Monday, 18 December 2017 at 18:00
Print Media Academy, Kurfürsten-Anlage 52-60, Heidelberg

Kindly supported by Manfred Lautenschläger Stiftung

Edith Heard, Professor at Collège de France and Institut Curie, Paris, and EMBL’s Director General Elect

Dynamic Genome and Epigenomes: How mosaic are we?

Abstract

Understanding how the information encoded by the genome contributes to phenotypic variation remains one of the great challenges in life sciences. It is now accepted that the cells of an organism all contain essentially the same DNA and that differential gene expression accounts for different cell identities. However, even within an individual, there can be remarkable phenotypic variation between cells of the same type. What accounts for differences within an individual, even in genetically identical cells, or for differences between genetically identical individuals such as twins? What are the driving forces for such phenotypic variation? Epigenetic changes account for some of this variation. A striking example of this is the mammalian process of X-chromosome inactivation in females, whereby one of the two X chromosomes is silenced at random early on in development and then maintained in a clonally heritable manner, leading to cellular mosaicism for X-linked gene expression and phenotypic variability. Variation in the degree of silencing of some X-linked genes provides an added level of phenotypic diversity in females and may account for sex-biases in metabolic, immune and neurological diseases. Recently, some autosomal genes have also been found to become epigenetically silenced on one of the two chromosomes – with implications for phenotypic diversity and disease predisposition between individuals. This lecture will present an overview of the ways in which epigenetic variation can contribute to phenotypic variation in development and disease. Furthermore, evidence that DNA sequence variation within individuals can sometimes underlie phenotypic variation will be discussed. Drivers of such variation are Transposable elements (TEs), which are DNA segments that can move around the genome. They are usually epigenetically repressed in somatic cells but can become re-expressed and remobilized in some somatic tissues and particularly in tumors, leading to both genetic and epigenetic cellular mosaicism. TEs are probably the most powerful genetic force engaged in the evolution of higher species. They sprinkle genomes with thousands of identical sequences, paving the way for recombination events that can trigger deletions or duplications.
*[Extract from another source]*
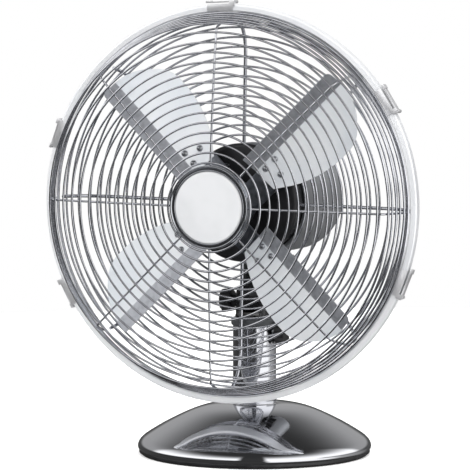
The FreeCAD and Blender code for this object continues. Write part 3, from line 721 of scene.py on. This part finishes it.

They exert a wide range of transcriptional influence, either directly or via host mechanisms responsible for their control.

Biography

Edith Heard is a British scientist working at the Institut Curie in Paris and Professor of Epigenetics and Cellular Memory at the Collège de France. She graduated from Cambridge University in 1986, specializing in genetics, and then carried out her PhD at the Imperial Cancer Research Fund in London, working on gene amplification mechanisms in cancer. She moved to the Pasteur Institute in Paris in 1990, as a post doc and then as a CNRS scientist, which is where she began her studies on the epigenetic process of X-chromosome inactivation. After a year at Cold Spring Harbor she established her lab at the Curie Institute in 2001. She is currently director of the Genetics and Developmental Biology Department at the Institut Curie. Her laboratory focuses on epigenetic processes in mammals, with a particular interest in epigenetics and the role of non-coding RNAs, chromatin structure and nuclear organization, in the establishment and maintenance of differential expression patterns during development and in disease. She became an EMBO member in 2005, Professor of Collège de France in 2012 and was elected as a Fellow of the Royal Society in 2013. She has won several prizes, most recently in 2017 she was awarded the Grand Prix of INSERM and the European Society of Human Genetics award. In June 2017, EMBL Council selected Edith Heard unanimously as EMBL’s fifth Director General. Her mandate is scheduled to begin 1 January 2019, she will succeed Iain Mattaj.